3. Rage Against The Machine — "Killing In The Name" (1992)



O homicídio como ódio.

Não há nada de imaginário acerca do tema mais célebre dos Rage Against The Machine. "Killing In The Name" é sobre o inexplicável espancamento do taxista afro-americano Rodney King por 4 polícias da LAPD em 1991, os quais foram absolvidos em julgamento apesar das provas em vídeo. Quando as imagens foram parar às televisões, a revolta popular foi de tal ordem que se deram violentos motins em Los Angeles.

Os Rage Against The Machine (que no nome dizem logo ao que vêm) canalizaram esta revolta em música e o resultado é o superlativo "Killing In The Name". O tema teve várias vidas desde o seu lançamento original em 1991 e em 2009 lideraram a icónica Christmas Chart do Reino Unido, devido a uma campanha no Facebook destinada a impedir o single do X-Factor de ser nº 1 no Natal.
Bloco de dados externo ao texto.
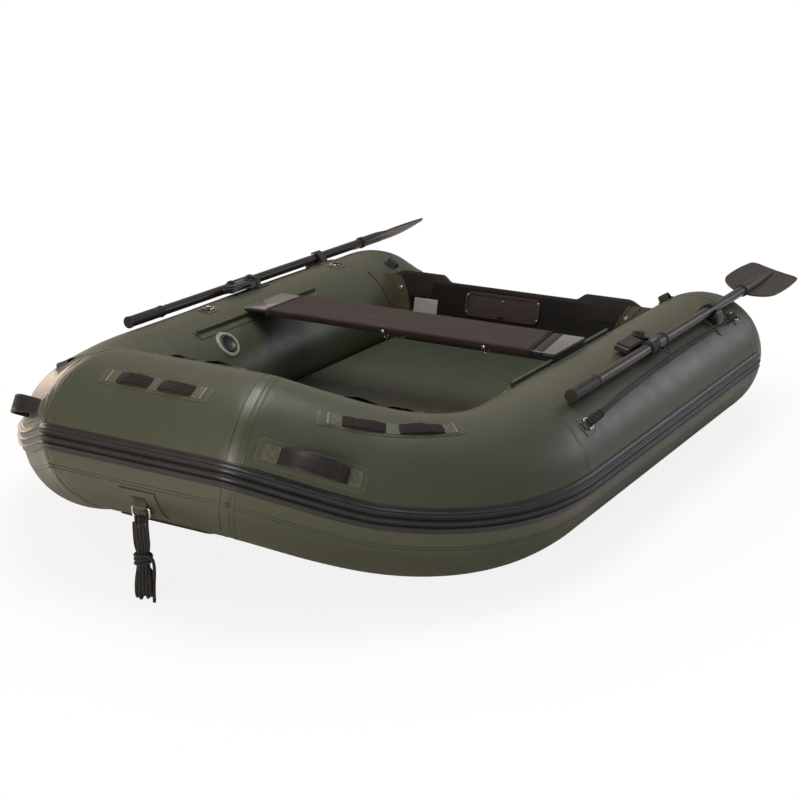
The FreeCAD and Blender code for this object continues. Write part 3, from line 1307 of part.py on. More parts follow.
make_all()
check_and_export()
box = Part.makeCompound([thing.Shape for thing in PARTS.values()]).BoundBox
print(len(PARTS), "sub-parts; box", [round(value, 2) for value in
      (box.XMin, box.XMax, box.YMin, box.YMax, box.ZMin, box.ZMax)])
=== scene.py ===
"""Inflatable dinghy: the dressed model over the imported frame. Metres; +X bow, +Y port, +Z up."""
import bpy
import bmesh
import math
import random
import numpy as np
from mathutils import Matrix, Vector


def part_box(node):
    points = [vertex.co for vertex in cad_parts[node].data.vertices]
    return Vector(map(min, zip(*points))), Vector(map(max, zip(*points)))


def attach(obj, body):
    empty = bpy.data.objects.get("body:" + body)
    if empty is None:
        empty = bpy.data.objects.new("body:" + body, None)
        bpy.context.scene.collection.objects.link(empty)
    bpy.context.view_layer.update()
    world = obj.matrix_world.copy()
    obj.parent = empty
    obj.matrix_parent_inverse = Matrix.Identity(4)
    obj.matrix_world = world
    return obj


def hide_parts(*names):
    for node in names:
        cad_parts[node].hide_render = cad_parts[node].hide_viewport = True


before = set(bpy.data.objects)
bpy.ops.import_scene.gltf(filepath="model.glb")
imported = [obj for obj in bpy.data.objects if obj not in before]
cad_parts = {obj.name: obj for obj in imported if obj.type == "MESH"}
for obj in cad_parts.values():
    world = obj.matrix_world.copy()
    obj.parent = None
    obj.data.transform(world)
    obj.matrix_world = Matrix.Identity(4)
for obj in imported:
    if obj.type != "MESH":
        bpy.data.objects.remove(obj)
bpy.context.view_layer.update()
random.seed(7)

# ------------------------------------------------------------------ sizes, as in the model
R = 0.196
GLUE = 0.0004
SKIN = R + GLUE
TUBE_Z = 0.003 + GLUE + R
SIDE_Y = 0.609
SIDE_AFT = -0.807
BEND_X = 0.4512
BEND_R = 0.550
BEND = math.radians(51.7)
BOW_HALF = 0.200
SHEER = 0.146
RISE_FROM = 0.100
BEND_LEN = BEND_R * BEND
BEND_END_Y = SIDE_Y - BEND_R * (1 - math.cos(BEND))
BOW_RUN = BEND_LEN + (BEND_END_Y - BOW_HALF) / math.sin(BEND)
RISE_TO = BOW_RUN - 0.130
SLOPE = SHEER / ((RISE_TO - RISE_FROM) / 2 + 0.130)


def vec(*v):
    return np.array(v, dtype=float)


def unit(v):
    return v / np.linalg.norm(v)


def rise_slope(run):
    if run <= RISE_FROM:
        return 0.0, 0.0
    if run <= RISE_TO:
        f = (run - RISE_FROM) / (RISE_TO - RISE_FROM)
        return SLOPE * (run - RISE_FROM) * f / 2, SLOPE * f
    return SHEER + SLOPE * (run - BOW_RUN), SLOPE


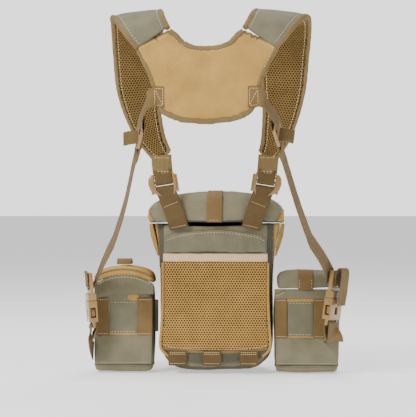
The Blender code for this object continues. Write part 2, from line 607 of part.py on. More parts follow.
def build_side_straps():
    for side in "lr":
        s = mirror(side)
        axis = Vector((s * YOKE_LOCK_AXIS[0], YOKE_LOCK_AXIS[1], YOKE_LOCK_AXIS[2]))
        lock = lock_place(YOKE_LOCK[side], axis, (s * 1.0, -0.25, 0.15))
        across = lock.to_3x3() @ Vector((1.0, 0.0, 0.0))
        carved(f"yoke_lock_{side}", [(-16.0, 16.0, -1.8, 1.8, -11.0, 11.5)],
               [(-12.9, 12.9, -2.0, 2.0, -8.0, -3.0), (-12.9, 12.9, -2.0, 2.0, 3.2, 8.4)],
               "acetal", lock, 0.5)

        # sewn tab on the yoke that holds the lock
        yx = s * 46.5
        tab = [(yx, yoke_y(yx, 240.5) - 4.7, 240.5), (s * 52.0, yoke_y(52.0, 240.5) - 4.8, 240.5),
               (s * 58.0, yoke_y(58.0, 240.0) - 4.9, 239.5), (s * 64.5, -233.0, 236.0),
               (s * 69.0, -226.0, 229.5)]
        up = [lock @ Vector((0.0, -2.6, 17.5)), lock @ Vector((0.0, -2.9, 13.0))]
        turn = [lock @ Vector((p[0], -p[1], p[2])) for p in bar_turn(2.9, 9.2, 0.0, -180.0)]
        back = [lock @ Vector((0.0, 2.9, 13.0)), lock @ Vector((0.0, 2.9, 16.5))]
        path = [tuple(p) for p in tab + up + turn + back]
        ways = [Vector((s * -0.25, 0.0, 1.0))] * 3
        ways += [Vector((s * -0.2, 0.35, 0.9)), Vector((s * -0.1, 0.6, 0.75))]
        sign = 1.0 if across.z > 0 else -1.0
        ways += [across * sign] * (len(path) - len(ways))
        ribbon(f"yoke_web_{side}", path, ways, WEB_25 - 1.4, WEB_T, "webbing")

        # side strap: free tail, turn about the lock's lower bar, keeper, long run, buckle
        plug = buckle_place(side)
        wide = plug.to_3x3() @ Vector((1.0, 0.0, 0.0))
        if wide.dot(across) < 0:
            wide = -wide
        tail = [lock @ Vector((0.0, -16.5, -12.0)), lock @ Vector((0.0, -11.0, -9.0)),
                lock @ Vector((0.0, -5.4, -6.9))]
        through = [lock @ Vector((0.0, y, z)) for y, z in (
            (-2.6, -5.9), (0.0, -5.5), (2.6, -6.1), (4.2, -8.2), (4.0, -13.0), (2.6, -18.0))]
        run = [Vector(p) for p in reversed(SIDE_RUN[side])]
        entry = [plug @ Vector((0.0, y, z)) for y, z in (
            (11.5, 31.0), (6.6, 23.0), (4.4, 18.6), (2.4, 16.6), (0.0, 16.1), (-2.3, 16.7),
            (-3.5, 18.6), (-3.6, 22.0), (-3.6, 27.0))]
        if side == "l":
            end = [plug @ Vector((0.0, y, z)) for y, z in ((-3.7, 32.0), (-4.4, 38.0))]
        else:
            end = [plug @ Vector((0.0, y, z)) for y, z in (
                (-3.8, 32.0), (-5.2, 36.5), (-8.2, 38.6), (-10.8, 36.0), (-11.8, 30.0),
                (-12.0, 14.0), (-11.4, -8.0))]
        coarse = [tuple(p) for p in through[-1:] + run + entry[:1]]
        long_run = spline(coarse, 4)[1:-1]
        path = [tuple(p) for p in tail + through] + long_run + [tuple(p) for p in entry + end]
        head = len(tail) + len(through)
        foot = len(entry) + len(end)
        ways = []
        for i in range(len(path)):
            if i < head:
                k = 0.0
            elif i >= len(path) - foot:
                k = 1.0
            else:
                k = (i - head) / (len(path) - foot - head)
                k = max(0.0, min(1.0, (k - 0.35) / 0.65)) ** 1.5
            ways.append(across.lerp(wide, k).normalized())
        ribbon(f"side_strap_{side}", path, ways, WEB_25 - 1.0, WEB_T, "webbing")

        # keeper: a short sleeve round the strap below the lock
        start = Vector(through[-1])
        heading = (run[0] - start).normalized()
        frame = lock_place(start + heading * 9.0, -heading, lock.to_3x3() @ Vector((0, -1, 0)))
        rings = []
        for z0, x, y in ((-9.5, 15.2, 3.0), (9.5, 15.2, 3.0), (9.5, 13.4, 1.7), (-9.5, 13.4, 1.7)):
            rings.append([frame @ Vector((-x, -y, z0)), frame @ Vector((x, -y, z0)),
                          frame @ Vector((x, y, z0)), frame @ Vector((-x, y, z0))])
        loft(f"strap_keeper_{side}", rings, "webbing", ring_closed=True)

        # webbing tab that ties the socket to its pouch
        bar = [plug @ Vector(p) for p in bar_turn(3.1, -32.6, 180.0, 0.0)]
        bar = [plug @ Vector((0.0, -3.2, -36.0))] + bar + [plug @ Vector((0.0, 3.2, -36.0))]
        if side == "l":
            lead = [Vector((-158.2, 21.0, -68.0)), Vector((-158.2, 9.0, -62.5)),
                    Vector((-158.3, -2.0, -56.5)), Vector((-158.4, -10.5, -49.0)),
                    Vector((-158.0, -14.6, -42.0))]
            rear = [Vector((-152.4, -14.6, -40.5)), Vector((-155.0, -12.6, -47.0))]
            ways = [Vector((0.0, 0.45, 0.9)), Vector((0.0, 0.55, 0.83)), Vector((0.0, 0.75, 0.6)),
                    Vector((0.0, 0.9, 0.4)), Vector((0.0, 0.97, 0.2))]
        else:
            lead = [Vector((150.4, 6.6, -53.0)), Vector((150.2, 0.5, -51.5)),
                    Vector((149.6, -8.0, -47.0)), Vector((148.0, -14.0, -40.0))]
            rear = [Vector((141.6, -14.5, -38.5)), Vector((143.8, -12.5, -44.5))]
            ways = [Vector((0.98, 0.1, 0.0)), Vector((0.9, 0.35, 0.1)), Vector((0.7, 0.7, 0.1)),
                    Vector((0.5, 0.85, 0.0))]
        if wide.y < 0:
            wide = -wide
        path = [tuple(p) for p in lead + bar + rear]
        ways = ways + [wide] * (len(path) - len(ways))
        ribbon(f"socket_tab_{side}", path, ways, WEB_25 - 1.0, WEB_T, "webbing")


def main():
    for obj in list(bpy.data.objects):
        bpy.data.objects.remove(obj, do_unlink=True)
    build_pack()
    build_pouches()
    build_yoke()
    build_straps()
    build_chest_side()
    build_buckles()
    build_side_straps()


main()
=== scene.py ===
"""The looks of the binocular harness pack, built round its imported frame.

Lengths are in millimetres until a mesh is made, in the frame's own directions: +Z is up, and
the wearer stands at -Y. Straps follow the stations read from their nodes in the frame.
"""
import json
import math

import bmesh
import bpy
import numpy as np
from mathutils import Matrix, Vector, noise
from mathutils.bvhtree import BVHTree
from mathutils.kdtree import KDTree

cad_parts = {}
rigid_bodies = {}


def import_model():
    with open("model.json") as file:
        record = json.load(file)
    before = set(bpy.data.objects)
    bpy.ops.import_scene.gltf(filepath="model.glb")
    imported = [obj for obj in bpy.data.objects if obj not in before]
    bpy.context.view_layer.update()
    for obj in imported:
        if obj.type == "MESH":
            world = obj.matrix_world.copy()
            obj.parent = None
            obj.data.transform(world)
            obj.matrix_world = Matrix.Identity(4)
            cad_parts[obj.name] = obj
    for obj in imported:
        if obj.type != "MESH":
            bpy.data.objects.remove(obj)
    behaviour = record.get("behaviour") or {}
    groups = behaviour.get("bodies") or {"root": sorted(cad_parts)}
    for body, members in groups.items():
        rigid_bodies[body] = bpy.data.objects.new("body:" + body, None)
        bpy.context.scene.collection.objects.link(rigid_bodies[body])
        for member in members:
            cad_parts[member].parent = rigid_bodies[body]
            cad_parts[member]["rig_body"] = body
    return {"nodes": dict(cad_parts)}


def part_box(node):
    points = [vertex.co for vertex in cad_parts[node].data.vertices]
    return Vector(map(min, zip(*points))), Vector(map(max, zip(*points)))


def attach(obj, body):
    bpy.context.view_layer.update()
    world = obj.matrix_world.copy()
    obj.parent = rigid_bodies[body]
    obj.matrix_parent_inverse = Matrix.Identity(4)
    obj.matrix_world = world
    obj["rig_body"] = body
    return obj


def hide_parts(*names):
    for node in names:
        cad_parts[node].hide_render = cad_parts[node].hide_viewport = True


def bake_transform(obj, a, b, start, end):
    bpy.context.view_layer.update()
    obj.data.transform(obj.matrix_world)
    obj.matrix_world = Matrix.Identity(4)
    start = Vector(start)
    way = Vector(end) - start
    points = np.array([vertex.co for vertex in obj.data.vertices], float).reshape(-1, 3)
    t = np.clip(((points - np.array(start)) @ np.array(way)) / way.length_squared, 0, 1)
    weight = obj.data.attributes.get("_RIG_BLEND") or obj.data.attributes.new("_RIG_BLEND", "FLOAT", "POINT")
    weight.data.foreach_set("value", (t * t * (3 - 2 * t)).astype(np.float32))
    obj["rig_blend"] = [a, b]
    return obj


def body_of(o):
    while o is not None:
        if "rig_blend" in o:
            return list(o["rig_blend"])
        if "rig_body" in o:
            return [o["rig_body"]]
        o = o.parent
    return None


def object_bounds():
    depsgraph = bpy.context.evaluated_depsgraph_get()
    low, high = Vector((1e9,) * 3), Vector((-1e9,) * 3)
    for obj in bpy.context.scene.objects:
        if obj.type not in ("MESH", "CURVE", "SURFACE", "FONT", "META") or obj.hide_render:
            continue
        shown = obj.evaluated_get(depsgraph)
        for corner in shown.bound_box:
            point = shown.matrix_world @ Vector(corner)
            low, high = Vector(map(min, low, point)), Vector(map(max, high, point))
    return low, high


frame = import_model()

CAD_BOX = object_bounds()
CAMERA_AT = (0.082, -1.898, 0.116)   # metres
CAMERA_TURN = math.radians(2.75)
LENS = 129.46
FLOOR_REACH = 40.0                   # metres
NODES = frame["nodes"]
MM = 0.001
BACK = Vector((0.0, -1.0, 0.0))      # towards the wearer and the camera
FRONT = Vector((0.0, 1.0, 0.0))
UP = Vector((0.0, 0.0, 1.0))
SIDES = ("l", "r")


def mirror(side):
    return -1.0 if side == "l" else 1.0


def box(node):
    """Lowest and highest corners of a node, in millimetres."""
    low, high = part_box(node)
    return Vector(low) / MM, Vector(high) / MM


# ---------------------------------------------------------------- materials

def start_material(name, rough, sheen=0.0, metal=0.0, coat=0.0, specular=0.2):
    mat = bpy.data.materials.new(name)
    mat.use_nodes = True
    shader = mat.node_tree.nodes["Principled BSDF"]
    shader.inputs["Roughness"].default_value = rough
    shader.inputs["Metallic"].default_value = metal
    shader.inputs["Sheen Weight"].default_value = sheen
    shader.inputs["Sheen Roughness"].default_value = 0.5
    shader.inputs["Coat Weight"].default_value = coat
    shader.inputs["Coat Roughness"].default_value = 0.15
    shader.inputs["Specular IOR Level"].default_value = specular
    return mat, mat.node_tree, shader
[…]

2. Pink Floyd — "Careful With That Axe, Eugene" (1969)



O homicídio como arte.

"Careful With That Axe, Eugene" é provavelmente o melhor tema de sempre sobre homicídio. Ou não. Fuck knows. Não sei eu e na verdade ninguém sabe o que em nome de Freddie significa este Mauna Kea psicadélico. Mauna quem? Mauna Kea, amigos, Mauna Kea — o ostracizado vulcão havaiano que é, ele sim, a montanha mais alta do mundo (isto é, que tem a maior distância altimétrica entre a base e o topo (10.2 km), em oposição ao popular rei-do-baile Monte Evereste, que é simplesmente a montanha de maior altitude (8.85 km) — e ora aí está um pouco de trivia para os meus pacientes leitores).  Mas porquê o Mauna Kea? Porque é hipster? Claro, mas mais que isso porque é um vulcão. E "Careful With That Axe Eugene" é um vulcão muito, muito zangado, que entra em erupção sempre que apertam os tomates ao nosso Roger o nosso Roger manda um daqueles gritos maníacos para dentro (já repararam? ele grita para dentro!), logo a seguir a suspirar "careful... careful... wi-that-axe Eugeeeeene". Mas divago.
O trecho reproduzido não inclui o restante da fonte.